There is a long history of art that deals with pain, death, loss, and sadness. The danger in such work, at least to me, is that it can be emotionally manipulative and lead you to think more highly of something than you otherwise might not, if it was about another subject. As the only creatures aware of both our own mortality and the ephemerality of all things, be they love or friendship or an ice cream cone, I think we're preconditioned to want to love art that addresses these topics. They're subjects we're always aware of, even if not consciously, and when art forces us to confront them, we can be overwhelmed and automatically accept them at face value rather than detaching ourselves from our emotions and asking whether we like them because of their subject matter or in spite of it.
Hospice is a conceptual piece about the death of a character's lover from cancer. Not every song follows this theme, with 'Bear' about a couple (possibly the same couple, pre-cancer diagnosis) who glibly decide to have an abortion after an unexpected pregnancy, subsequently driving them apart. The music is appropriately dour for such subjects, with a cold, clinical production style and sound that reminds me of a less atmospheric version of Atlas Sound's Let The Blind Lead Those Who See But Cannot Feel, an album that also dealt with hospital scenes, surgery, and love. Hospice ranges from the lengthy electronic introspection of 'Atrophy' (with the devastating line "I'm bound to your bedside/your eulogy singer") to the bright and melodic 'Two', which kind of reminds me of Arcade Fire's Funeral in the way that album met death and loss with huge peaks of emotional release and strong hooks. Electro-Shock Blues by the Eels is another touchstone for Hospice, not so much as a sonic influence as it is a similar conceptual piece about death, loss, and pain.
The huge difference between Electro-Shock Blues and Hospice, at least in my mind, is that the former was based on true experiences that Mark Oliver Everett went through with the deaths of his sister and mother (and likely his father, who died when he was fairly young). By contrast, Hospice is an entirely fictionalized work, at least according to what we know. The question of authenticity is a tricky one in art, and I don't want to imply that creators have to have experienced a story or emotion themselves for it to ring true and be acceptable. I don't question that the members of Antlers have experienced some form of death and loss in their own lives; everyone has. Furthermore, the band doesn't need to have lost a love to cancer for this album to be good. What I do question is whether Hospice is, purposefully or otherwise, emotionally manipulative to listeners. We ascribe certain qualities to art that deals with serious issues, among them somewhat nebulous concepts like "importance." We often automatically assume that "serious" or "important" art is always successful and worthy of accolades.
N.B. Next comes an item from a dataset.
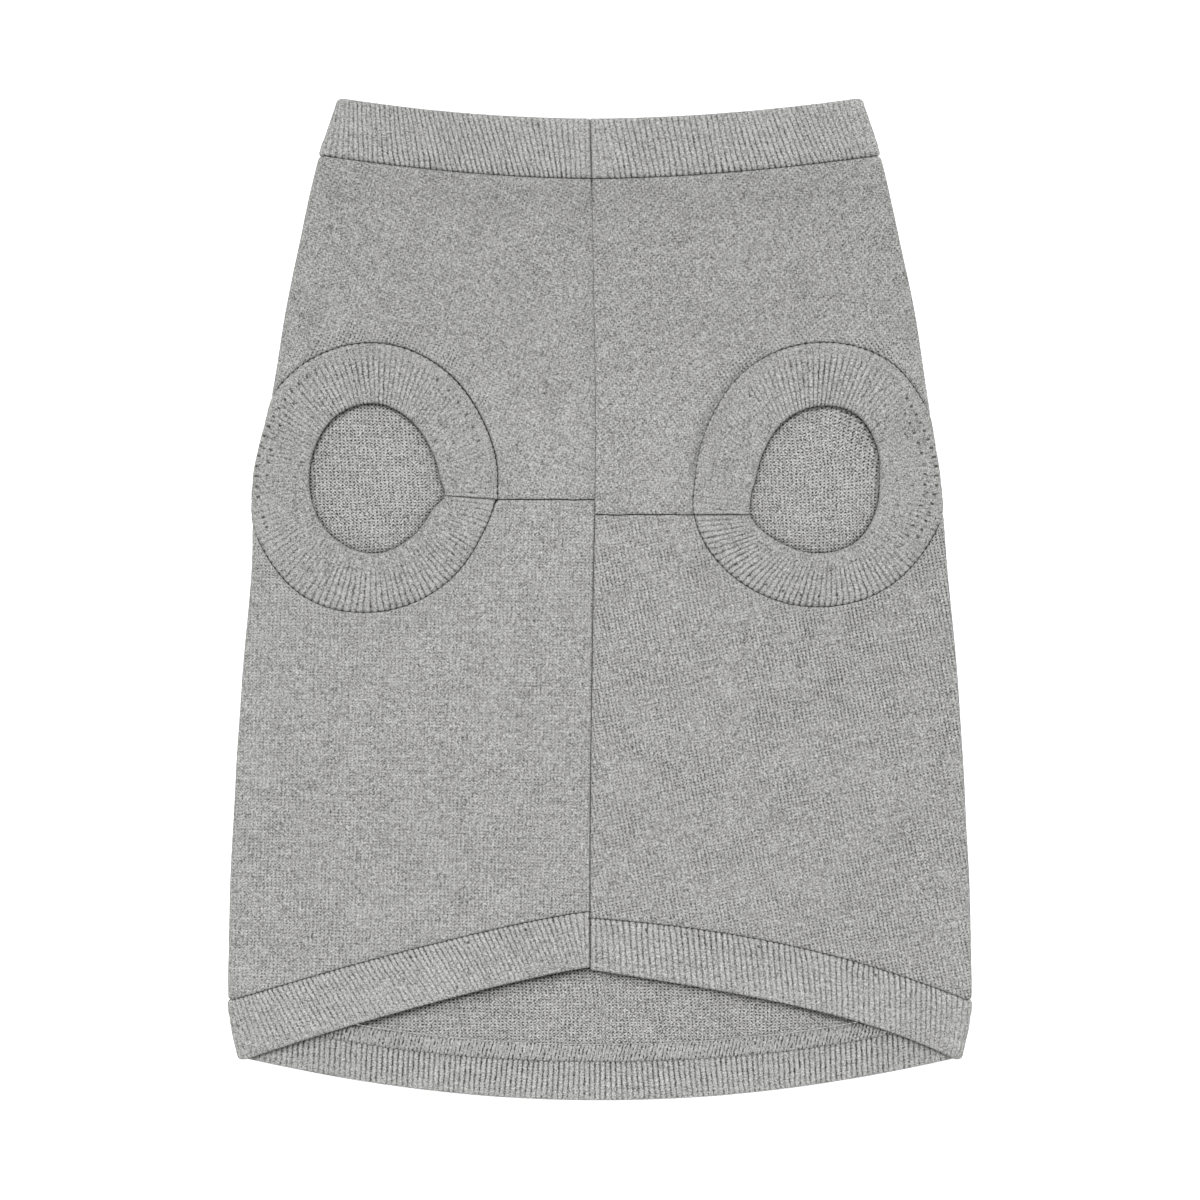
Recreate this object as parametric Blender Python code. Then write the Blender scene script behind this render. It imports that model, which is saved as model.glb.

After all, how often do comedies win at the Academy Awards versus those full of drama, violence, and romance? While I do like Hospice, I think it's been overrated due to the deeply personal reactions that people have to it. It's next to impossible to separate our emotional reactions from art, and there are many things from my youth that I probably love more due to feelings I derive from them rather than their inherent quality. But I can still put a critical eye to think and admit that it's more a case of something in me responding to the work rather than some quality inherent in said work.
I guess what I'm trying to say is, the people who are calling Hospice one of the best albums of the year are really saying it's one of their favorite albums of the year. There is a definite distinction here if you give it some thought. Personally, the first few times I listened to this album, I liked it quite a bit, but at the same time, I also didn't quite see what the big deal was. It was only when I started to pay attention to the lyrics and themes running through the album that I began to understand. I suspect that Hospice will be a deeply personal experience for many listeners, but sometimes you have to force yourself to separate your emotional response from your intellectual one. This is a good album, but it's neither one of the best albums of 2009 nor is it one of the best albums that deals with death, illness, and pain.